Explain late fees or penalties
If late fees are part of the balance and the client is questioning them, clarify your payment terms. Explain the purpose behind the fees, and if the client has a good history with you, consider a one-time waiver. It’s much easier for clients to accept late fees when they understand their purpose, and a goodwill waiver (when it makes sense) can also reinforce a positive client relationship.
Provide a payment plan for genuine hardships
If the client is struggling to pay, consider implementing a payment plan that enables smaller, staggered payments. A payment plan can help you recover the balance over time without damaging the client relationship. Document the arrangement so everyone’s on the same page.

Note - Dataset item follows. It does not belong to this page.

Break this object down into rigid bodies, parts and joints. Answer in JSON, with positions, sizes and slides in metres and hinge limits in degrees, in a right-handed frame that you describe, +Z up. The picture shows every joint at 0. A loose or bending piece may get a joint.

Escalate gently, if necessary
If the dispute is ongoing and won’t resolve easily, it might be time to gently escalate. Escalation can add urgency to the situation and often encourages faster resolution. Involve a senior team member or use a mediator if the balance is substantial. As a last resort, and only if necessary, consider using a collection agency.
Keep a record of every interaction
Save all emails, call notes, or summaries of any meetings related to the dispute or adjustment. Documentation helps you stay consistent in future follow-ups and protects you if questions come up later.
Follow up once payment is resolved
After the balance is settled (or a payment plan is in place), send a short follow-up message that thanks the client for working through the issue and summarises the final agreement. A final touchpoint makes a positive impression and ensures the matter is fully closed.
The content in this article is for general information and education purposes only and should not be construed as legal or tax advice. Stripe does not warrant or guarantee the accuracy, completeness, adequacy, or currency of the information in the article. You should seek the advice of a competent lawyer or accountant licensed to practise in your jurisdiction for advice on your particular situation.